La compétition USA est composée de 16 films:
Camp X-Ray (Peter Sattler) — Cold in July ( Jim Mickle) — Dear White People (Justin Simien) — Fishing Without Nets (Cutter Hodierne) — God's Pocket (John Slattery) — Happy Christmas (Joe Swanberg) — Hellion (Kat Candler) — Infinitely Polar Bear (Maya Forbes) — Jamie Marks is Dead (Carter Smith) — Kumiko, the Treasure Hunter (David Zellner) — Life After Beth (Jeff Baena) — Low Down (Jeff Preiss) — The Skeleton Twins (Craig Johnson) — The Sleepwalker (Mona Fastvold) — Song One (Kate Barker-Froyland) — Whiplash (Damien Chazelle)

La compétition internationale comporte 12 films:
52 Tuesdays / Australie (Sophie Hyde) — Blind / Norvège (Eskil Vogt) — Difret / Ethiopie (Zeresenay Berhane Mehari) — The Disobedient / Serbie (Mina Djukic) — God Help the Girl / Royaume uni (Stuart Murdoch) — Liar's Dice / Inde (Geetu Mohandas) — Lilting / Royaume uni (Hong Khaou) — Lock Charmer (El cerrajero)/ Argentine (Natalia Smirnoff) — To Kill a Man / Chili (Alejandro Fernández Almendras) — Viktoria / Bulgarie (Maya Vitkova) — Wetlands / Allemagne (David Wnendt) — White Shadow / Italie (Noaz Deshe)

Tous les styles sont représentés.

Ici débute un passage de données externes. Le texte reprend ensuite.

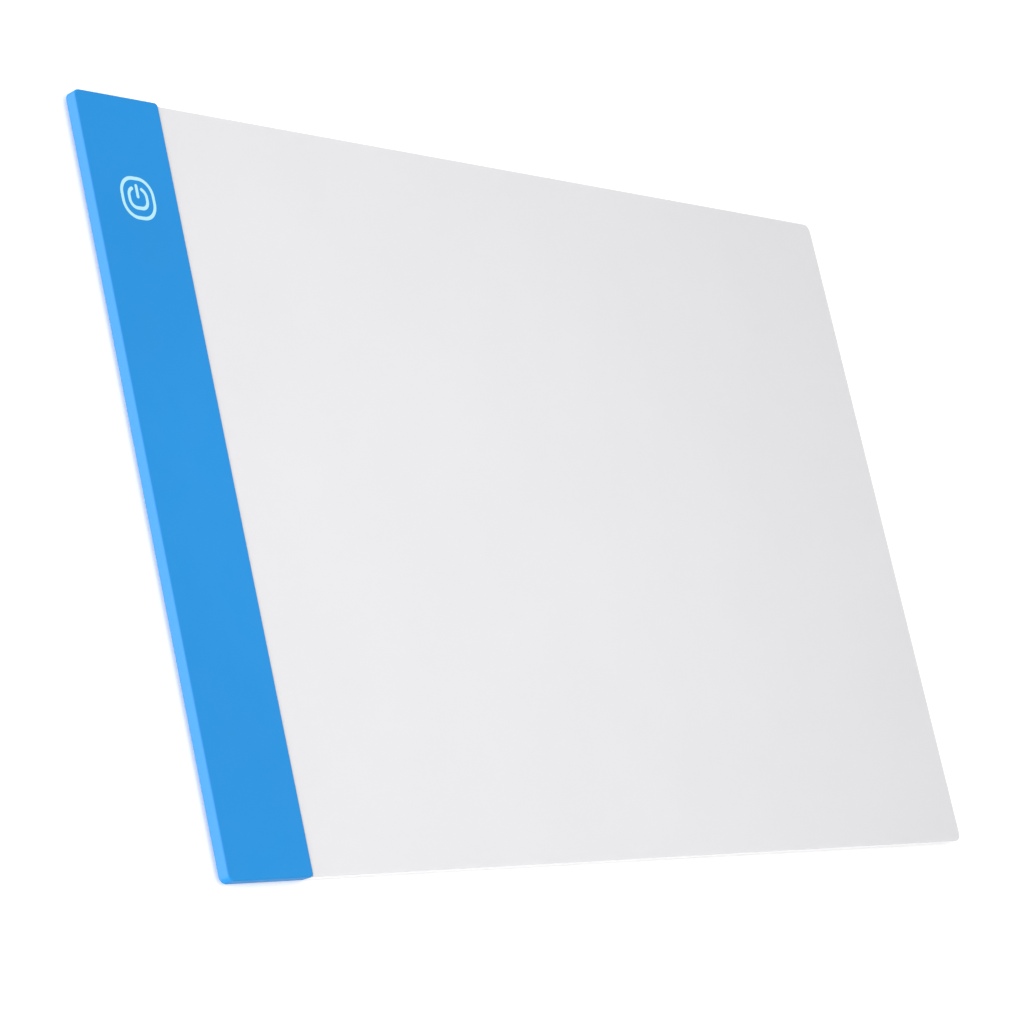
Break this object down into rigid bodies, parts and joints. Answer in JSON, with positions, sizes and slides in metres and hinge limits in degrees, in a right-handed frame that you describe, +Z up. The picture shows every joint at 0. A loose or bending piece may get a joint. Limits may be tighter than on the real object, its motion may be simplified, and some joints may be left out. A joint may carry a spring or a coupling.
{
  "type": "light box",
  "caption": "Thin A4 light pad for tracing: an edge-lit white drawing panel with a control bar, a touch power key and a micro-USB inlet.",
  "frame": {"origin": "on the surface that the feet stand on, under the middle of the pad", "axes": "+X along the long side, away from the control bar; +Y along the bar towards the power inlet; +Z up, out of the drawing face"},
  "size_m": [0.3306, 0.212, 0.0045],
  "materials": {
    "blue_plastic": "satin moulded ABS",
    "key_print": "pale printed ink",
    "opal_sheet": "milky matt sheet",
    "white_trim": "satin white band",
    "back_sheet": "fine matt white sheet",
    "film": "white film",
    "acrylic": "clear polished acrylic",
    "steel": "plated steel",
    "white_board": "white solder mask",
    "green_board": "green solder mask",
    "led_body": "phosphor resin",
    "chip_black": "moulded black",
    "ceramic_part": "fired",
    "seal_tape": "reflective tape",
    "foam_tape": "foam",
    "conductive_foam": "foam",
    "gold_contact": "gold plated",
    "wire_red": "smooth",
    "wire_black": "smooth",
    "foot_rubber": "soft matt"
  },
  "bodies": {
    "root": {"bar_housing": "blue_plastic", "bar_back_cover": "blue_plastic", "cover_screws": "steel", "power_symbol": "key_print", "front_sheet": "opal_sheet", "diffuser_film": "film", "light_guide_plate": "acrylic", "reflector_film": "film", "back_plate": "back_sheet", "edge_trim": "white_trim", "led_board": "white_board", "leds": "led_body", "led_resistors": "chip_black", "light_seal_tape": "seal_tape", "control_board": "green_board", "board_tape": "foam_tape", "touch_electrode": "conductive_foam", "touch_chip": "chip_black", "touch_chip_pins": "steel", "dimmer_transistor": "chip_black", "transistor_pins": "steel", "board_resistors": "chip_black", "board_capacitors": "ceramic_part", "usb_shell": "steel", "usb_insert": "chip_black", "usb_contacts": "gold_contact", "wire_red": "wire_red", "wire_black": "wire_black", "rubber_feet": "foot_rubber"}
  },
  "joints": []
}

La technologie n'est plus le monopole des grosses productions, ouvrant ainsi le cinéma indépendant à des formes de narration jusque là intouchables faute de moyens. Le cinéma de genre arrive donc en force chez les auteurs.

Sundance réussit surtout à rivaliser avec les grands festivals grâce à la présence de stars. Les comédiens ne manquent jamais à l'appel. Ils défendent même souvent avec ardeur leur choix de jouer hors des sentiers battus. Cette année, les festivaliers croiseront Kristen Stewart, Anne Hathaway, Michael Shannon, Phillip Seymour Hoffman, Aaron Paul, Mark Ruffalo, Kristen Wiig, Ethan Hawke, Kelly Reilly, Chloë Grace Moretz, Michael Fassbender, Michael Pitt, Marisa Tomei, Keira Knightley, Willem Dafoe, Steve Coogan, Selena Gomez, Felicity Huffman, Eva Green, William H. Macy, Billy Crudup, Rachel McAdams, Ben Whishaw, Robin Wright, Gemma Arterton, Anna Kendrick et Ryan Reynolds.